There have been several features dedicated to the psychology behind fighting, the fact that humans are actually hardwired to fight and survive.  The fact is, it's not only psychologically inherent by nature, fighting is also physically inherent by nature.

Recent studies published by the Research Quarterly for Exercise and Sport, has shown that contact sports can actually cause your body to convert cells into lean tissue.  The demands of high-impact sports, like boxing causes the brain to send signals to the body that it needs to be protected by muscle instead of by fat.  As a result, this conversion occurs at a cellular level.

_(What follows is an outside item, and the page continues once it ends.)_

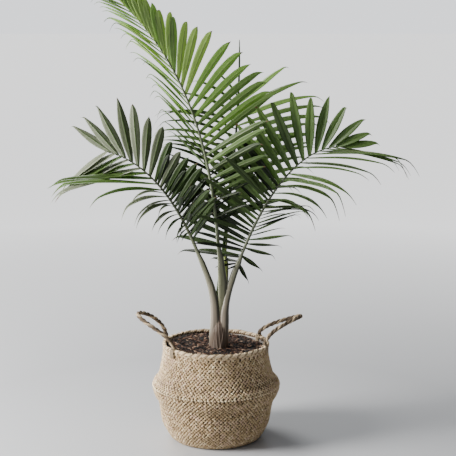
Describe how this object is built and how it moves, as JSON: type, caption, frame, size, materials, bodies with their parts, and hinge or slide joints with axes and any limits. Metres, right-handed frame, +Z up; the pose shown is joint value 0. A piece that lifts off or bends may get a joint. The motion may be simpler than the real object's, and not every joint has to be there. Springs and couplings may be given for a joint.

This, in theory, isn't all that different from bodybuilding or muscle strengthening in general.  By placing a high demand of weight or volume load on your muscles, they harden, grow and become stronger.  The breaking-down or tearing of muscle tissue, forces the muscles to rebuild stronger and bigger.
This finding has very specific applications to boxing because it is about as high contact and high impact as you get in sports.  The message here is that your body will adapt and conform to do as much as you ask it to do.  Part of your job as a combatant is to create a suit of armor you can take into battle; one that will not only inflict damage, but will also help protect you.

There are several approaches you can take in the gym that will aid in this toughening process.  One method is Body Sparring.

You obviously can't spar and shouldn't spar all out, all of the time, but you can set some ground rules to simulate the rough stuff to some degree.

Going full power, full contact, and all body allows you to throw hard and take power shots, without all of the unwanted side effects that come with repeatedly getting hit in the face or “rocked”.  Gym wars prepare you well for a fight, but they have long-term, negative repercussions when they happen too often. Taking head shots out of the equation, allows you to toughen your body and condition yourself to get a little rough.  If, either you or your sparring partner, can't take the body shots, then that's a sign that its work you should be doing more of anyway.   If you get "stopped" by a body shot, better to have that weak link exposed in the gym, rather than in the ring.  Arms, shoulders, abdomen, upper torso (head excluded) are all fair game in this exercise.

Aside from this specific drill, don't pamper your body during training.  Don't do things that could lead to injury, but demand that your meat suit do hard things.  Make it endure some contact, some banging around and a little bit of pain.  That’s the only way it will come to understand what you expect of it.

Keep in mind, the human skeletal structure has 640 muscles wrapped around your bones. Your goal in 80% of your work outs should be to stress and strengthen as many of them as possible. The more physical you get, the deeper you'll be tapping into your ancestral roots.  You'll be building-on an inherent ability to toughen-up to take whatever comes your way.